The following year, perhaps, we could add fasting in the sense of one meal and two collations. The year after that, we might drop dairy products, and then remove one collation a day the following Lent – and so we might continue, until we were keeping Lent in all its former rigour. Naturally any failures on our part to do so would not be sins, since they are private acts of devotion – and, in any case, must be modified if our health really does require it.

Now this might seem a tall order. Why put ourselves through this? Well, think of all the evils in society we routinely condemn, but are politically powerless to alter. Almost all of them are insults to God as well as evils in themselves. What better way to separate ourselves from our rulers in this respect – and to attempt both to convert our nation and save it and our countrymen from the ruin these policies will bring about if unchanged – than to perform such penance? After all, we know how Nineveh was saved.
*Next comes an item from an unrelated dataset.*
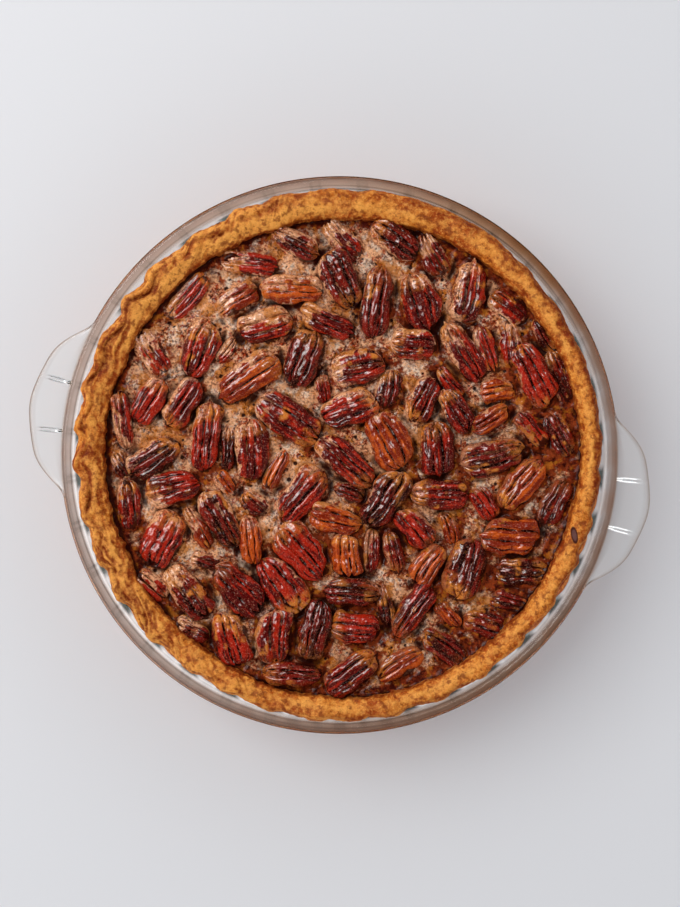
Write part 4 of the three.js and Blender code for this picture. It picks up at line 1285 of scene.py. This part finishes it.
class PIE_PG_look(bpy.types.PropertyGroup):
    """Colours of every finish"""

    glass_tint: colour_prop("Glass tint", "Cast of the clear glass", 249, 252, 252)
    # Colour of the dark refraction painted between the flutes.
    glass_wedge: colour_prop("Glass wedges", "Dark places between the flutes", 58, 74, 70)
    # Strength of the glass's painted glints, which glow by emission.
    gleam: number_prop("Gleam", "Light that the edges of the glass gather", 0.45)
    # The rim's cast and streaks are painted refraction of the pie seen through the thick glass.
    rim_cast: colour_prop("Rim cast", "Brown-grey cast of the thick rim", 184, 136, 90)
    rim_streak: colour_prop("Rim streak", "Darker streaks along the rim", 74, 62, 50)
    pastry_golden: colour_prop("Golden pastry", "Main colour of the baked edge", 203, 109, 27)
    pastry_amber: colour_prop("Amber pastry", "Deeper patches of the baked edge", 178, 74, 10)
    pastry_pale: colour_prop("Pale pastry", "Flaky places that took less colour", 244, 168, 78)
    # Browning colour, also laid as painted shade in the fold, the flakes' hollows and the inner edge.
    pastry_browned: colour_prop("Browned pastry", "Fold and inner edge, baked the most", 116, 38, 4)
    pastry_scorched: colour_prop("Scorched pastry", "Edge of the two burnt spots", 66, 22, 10)
    pastry_ash: colour_prop("Ash", "Middle of the two burnt spots", 112, 74, 70)
    filling_brown: colour_prop("Filling", "Toasted skin of the filling", 152, 62, 24)
    filling_dark: colour_prop("Dark filling", "Syrupy places of the filling", 60, 6, 1)
    filling_ruddy: colour_prop("Ruddy filling", "Redder places of the filling", 116, 34, 14)
    filling_amber: colour_prop("Amber filling", "Clear caramel spots", 214, 126, 34)
    # Also the painted shadow beside the nuts and at the pastry's foot.
    syrup: colour_prop("Syrup", "Wet places beside the nuts and in the pinholes", 44, 4, 1)
    froth: colour_prop("Froth", "Baked foam on the filling", 255, 188, 138)
    froth_cream: colour_prop("Cream froth", "Palest foam", 255, 234, 210)
    # Also a painted sheen on the halves' upper-left flanks.
    froth_film: colour_prop("Froth film", "Thin foam that dried on the nuts", 246, 178, 154)
    froth_toasted: colour_prop("Toasted froth", "Foam that took colour", 178, 62, 22)
    pecan_red: colour_prop("Red pecan", "Skin of most halves", 180, 33, 10)
    pecan_red_deep: colour_prop("Deep red pecan", "Darker streaks of most halves", 88, 4, 3)
    pecan_dark: colour_prop("Dark pecan", "Skin of the darkest halves", 130, 22, 10)
    pecan_dark_deep: colour_prop("Deep dark pecan", "Darker streaks of the darkest halves", 56, 6, 2)
    pecan_orange: colour_prop("Orange pecan", "Skin of the palest halves", 210, 88, 20)
    pecan_orange_deep: colour_prop("Deep orange pecan", "Darker streaks of the palest halves", 136, 34, 5)
    # Laid in the furrows and at the foot as painted shade, and as dark grain.
    pecan_furrow: colour_prop("Furrow", "Bottom of the furrows", 48, 3, 1)
    pecan_tip: colour_prop("Pecan tip", "Tips rubbed paler", 224, 134, 50)
    pecan_bloom: colour_prop("Pecan bloom", "Fine pale grain of the skin", 236, 150, 116)
    floor: colour_prop("Floor", "Plain floor under the plate", 226, 226, 229)


class PIE_PG_plate(bpy.types.PropertyGroup):
    """How finely the glass plate is made"""

    steps: count_prop("Steps", "Steps round the plate, away from the handles", 576)
    wall_rings: count_prop("Wall rings", "Rings up the wall, inside and outside", 9)


class PIE_PG_pastry(bpy.types.PropertyGroup):
    """How finely the pastry is made"""

    steps: count_prop("Steps", "Steps round the edge", 1140)
    wall_rings: count_prop("Wall rings", "Rings up the outside wall", 12)
    top_rings: count_prop("Top rings", "Rings over the top of the edge", 46)


class PIE_PG_filling(bpy.types.PropertyGroup):
    """How finely the filling is made"""

    grid: count_prop("Grid", "Points each way over its top", 292)
    pinholes: count_prop("Pinholes", "Burst bubbles in its skin", 700)


class PIE_PG_pecans(bpy.types.PropertyGroup):
    """Sizes of the pecan halves"""

    stations: count_prop("Stations", "Rings along each half", 54)
    over: count_prop("Points over", "Points over the top of each ring", 46)
    under: count_prop("Points under", "Points under each ring", 4)
    rise: number_prop("Rise", "Height of a whole half over the filling", 5.9 * MM, "LENGTH")
    sunken_rise: number_prop("Sunken rise", "Height of a sunken half", 4.6 * MM, "LENGTH")


class PIE_PG_stage(bpy.types.PropertyGroup):
    """Camera and lights"""

    distance: number_prop("Camera height", "Camera over the rim", 1.05, "LENGTH")
    view_height: number_prop("View height", "Height seen at the rim", 0.4081, "LENGTH")
    window_power: number_prop("Window light", "Power of the soft side light", 8.4, "POWER")
    blinds_power: number_prop("Wide gloss", "Power of the broad light in gloss", 17, "POWER")
    lamp_power: number_prop("Narrow gloss", "Power of the small light in gloss", 3, "POWER")
    room: number_prop("Room light", "Strength of the light from all round", 1.53)
    ceiling: number_prop("Ceiling", "How bright it is straight above, beside the room", 0.2)


# ---- Operators ----------------------------------------------------------------------------------


def settings(context, name):
    return getattr(context.scene, f"pie_{name}")


class PIE_OT_glass_plate(bpy.types.Operator):
    """Build the clear glass plate with its flutes and two tab handles"""

    bl_idname = "pie.glass_plate"
    bl_label = "Glass Plate"

    def execute(self, context):
        points, faces, masks = plate_mesh(settings(context, "plate"))
        plate = make_object("pie_plate", points, faces, clear_glass(settings(context, "look")), masks)
        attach(plate, "root")
        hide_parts("glass_plate")
        return {"FINISHED"}


class PIE_OT_pastry(bpy.types.Operator):
    """Build the pastry case with its baked edge"""

    bl_idname = "pie.pastry"
    bl_label = "Pastry Case"

    def execute(self, context):
        points, faces, masks = pastry_mesh(settings(context, "pastry"))
        material = baked_pastry(settings(context, "look"))
        pastry = make_object("pastry_case", turned_from_pie(points), faces, material, masks)
        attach(pastry, "root")
        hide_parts("crust")
        return {"FINISHED"}


class PIE_OT_filling(bpy.types.Operator):
    """Build the filling with its baked skin"""

    bl_idname = "pie.filling"
    bl_label = "Filling"

    def execute(self, context):
        halves = [half for _, half in standing_halves()] + sunken_halves()
        points, faces, masks = filling_mesh(settings(context, "filling"), halves)
        material = baked_filling(settings(context, "look"))
        filling = make_object("syrup_filling", turned_from_pie(points), faces, material, masks)
        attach(filling, "root")
        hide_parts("filling")
        return {"FINISHED"}


class PIE_OT_standing_pecans(bpy.types.Operator):
    """Build the whole pecan halves, one piece for each"""

    bl_idname = "pie.standing_pecans"
    bl_label = "Standing Pecans"

    def execute(self, context):
        look, sizes = settings(context, "look"), settings(context, "pecans")
        tones = ("red", "dark", "orange")
        finishes = {tone: glazed_pecan(tone, look) for tone in tones}
        for index, (node, half) in enumerate(standing_halves()):
            seed, rise = STANDING_SEED + index, sizes.rise / MM
            points, faces, masks = kernel_points(half, sizes, seed, STANDING_BASE, rise)
            name = node.replace("pecan", "pecan_half")
            kernel = make_object(name, turned_from_pie(points), faces, finishes[half.tone], masks)
            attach(kernel, "root")
            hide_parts(node)
        return {"FINISHED"}


class PIE_OT_sunken_pecans(bpy.types.Operator):
    """Build the halves that sank into the filling, one joined piece for each browning"""

    bl_idname = "pie.sunken_pecans"
    bl_label = "Sunken Pecans"

    def execute(self, context):
        look, sizes = settings(context, "look"), settings(context, "pecans")
        batches = {}
        for index, half in enumerate(sunken_halves()):
            seed, rise = SUNKEN_SEED + index, sizes.sunken_rise / MM
            base = FILLING_TOP + SUNKEN_RISE - rise
            made = kernel_points(half, sizes, seed, base, rise, SUNKEN_FINENESS)
            batches.setdefault(half.tone, []).append(made)
        for tone, batch in batches.items():
            offset, all_points, all_faces = 0, [], []
            for points, faces, _ in batch:
                all_points.append(points)
                all_faces += [[index + offset for index in face] for face in faces]
                offset += len(points)
            masks = {key: np.concatenate([m[key] for _, _, m in batch]) for key in batch[0][2]}
            points = turned_from_pie(np.concatenate(all_points))
            joined = make_object(f"sunken_{tone}", points, all_faces, glazed_pecan(tone, look), masks)
            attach(joined, "root")
            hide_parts("filling")
        return {"FINISHED"}


class PIE_OT_stage(bpy.types.Operator):
    """Set the plain floor, the soft lights and the camera straight above"""

    bl_idname = "pie.stage"
    bl_label = "Stage"

    def execute(self, context):
        stage, look = settings(context, "stage"), settings(context, "look")
        scene = context.scene
        quarters = ((-1, -1), (1, -1), (1, 1), (-1, 1))
        corners = [(x * FLOOR_REACH, y * FLOOR_REACH, -0.05) for x, y in quarters]
        floor = make_object("floor", corners, [[0, 1, 2, 3]], plain_floor(look))

        camera = bpy.data.objects.new("camera", bpy.data.cameras.new("camera"))
        camera.data.sensor_width = CAMERA_SENSOR
        camera.data.lens = CAMERA_SENSOR * stage.distance / stage.view_height
        middle = turned_from_pie(np.array([VIEW_MIDDLE]))[0] * MM
        camera.location = (middle[0], middle[1], stage.distance + PLATE_HEIGHT * MM)
        camera.rotation_euler = (0, 0, PIE_TURN)
        scene.collection.objects.link(camera)
        scene.camera = camera

        self.area_light(scene, "window", WINDOW_PLACE, 0.95, stage.window_power, (1.0, 0.985, 0.96))
        # A wider light and a narrow one that show in gloss alone.
        blinds = self.area_light(scene, "blinds", BLINDS_PLACE, 1.0, stage.blinds_power, (1.0, 0.97, 0.95))
        lamp = self.area_light(scene, "lamp", LAMP_PLACE, 0.34, stage.lamp_power, (1.0, 0.98, 0.96))
        for light in (blinds, lamp):
            light.visible_diffuse = light.visible_transmission = False
        scene.world = self.room(stage)
        scene.view_settings.view_transform = "Standard"
        return {"FINISHED"}

    def room(self, stage):
        """Soft light from all round: brightest on the window's side, and dim straight above."""
        world = bpy.data.worlds.new("soft_room")
        world.use_nodes = True
        tree = world.node_tree
        toward = add(tree, "ShaderNodeTexCoord").outputs["Generated"]
        up = add(tree, "ShaderNodeSeparateXYZ", {0: toward}).outputs["Z"]
        window = add(tree, "ShaderNodeVectorMath", {0: toward, 1: (-0.8, 0.5, 0)}, operation="DOT_PRODUCT")
        side = figure(tree, "MULTIPLY_ADD", window.outputs["Value"], 0.15, 0.9)
        dim = figure(tree, "MULTIPLY_ADD", stepped(tree, up, 0.78, 0.44), 1 - stage.ceiling, stage.ceiling)
        strength = figure(tree, "MULTIPLY", figure(tree, "MULTIPLY", side, dim), stage.room)
        # Gloss shows the window and little of the room.
        path = add(tree, "ShaderNodeLightPath").outputs
        mirrored = figure(tree, "SUBTRACT", path["Is Glossy Ray"], path["Is Transmission Ray"])
        mirrored = figure(tree, "MAXIMUM", mirrored, 0.0)
        strength = figure(tree, "MULTIPLY", strength, figure(tree, "MULTIPLY_ADD", mirrored, -0.93, 1.0))
        background = tree.nodes["Background"]
        background.inputs["Color"].default_value = (0.95, 0.97, 1.0, 1)
        tree.links.new(strength, background.inputs["Strength"])
        return world

    def area_light(self, scene, name, place, size, power, colour):
        """A square light at a place in the pie's frame, in millimetres, that faces the pie."""
        light = bpy.data.lights.new(name, "AREA")
        light.size, light.energy, light.color = size, power, colour
        thing = bpy.data.objects.new(name, light)
        thing.location = turned_from_pie(np.array([place], float))[0] * MM
        direction = Vector(LIGHTS_AIM) * MM - thing.location
        thing.rotation_euler = direction.to_track_quat("-Z", "Y").to_euler()
        scene.collection.objects.link(thing)
        return thing


class PIE_PT_panel(bpy.types.Panel):
    """Every piece of the pie, in the order in which it is built"""

    bl_idname = "PIE_PT_panel"
    bl_label = "Pecan Pie"
    bl_space_type = "VIEW_3D"
    bl_region_type = "UI"
    bl_category = "Pecan Pie"

    def draw(self, context):
        for operator in OPERATORS:
            self.layout.operator(operator.bl_idname)
        for name, group in GROUPS.items():
            box = self.layout.box()
            box.label(text=group.__doc__)
            for key in group.__annotations__:
                box.prop(settings(context, name), key)


OPERATORS = (
    PIE_OT_stage,
    PIE_OT_glass_plate,
    PIE_OT_pastry,
    PIE_OT_filling,
    PIE_OT_standing_pecans,
    PIE_OT_sunken_pecans,
)
GROUPS = {
    "look": PIE_PG_look,
    "plate": PIE_PG_plate,
    "pastry": PIE_PG_pastry,
    "filling": PIE_PG_filling,
    "pecans": PIE_PG_pecans,
    "stage": PIE_PG_stage,
}


def register():
    for name, group in GROUPS.items():
        bpy.utils.register_class(group)
        setattr(bpy.types.Scene, f"pie_{name}", PointerProperty(type=group))
    for item in (*OPERATORS, PIE_PT_panel):
        bpy.utils.register_class(item)


def unregister():
    for item in (PIE_PT_panel, *reversed(OPERATORS)):
        bpy.utils.unregister_class(item)
    for name, group in reversed(GROUPS.items()):
        delattr(bpy.types.Scene, f"pie_{name}")
        bpy.utils.unregister_class(group)


def main():
    register()
    for operator in OPERATORS:
        group, name = operator.bl_idname.split(".")
        getattr(getattr(bpy.ops, group), name)()


if __name__ == "__main__":
    main()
Who shall do it, if not we who claim to be Catholic?

There is another personal benefit to be had from attempting to follow Christ more literally in his 40 days of fasting: not only will the mysteries of Holy Week become ever more real to us, but Easter will be both a spiritual and a physical triumph. As Brillat-Savarin observes: “I have seen two of my grand uncles, very excellent men, too, almost faint with pleasure, when, on the day after Easter, they saw a ham, or a pâté brought on the table. A degenerate race like the present one experiences no such sensation.”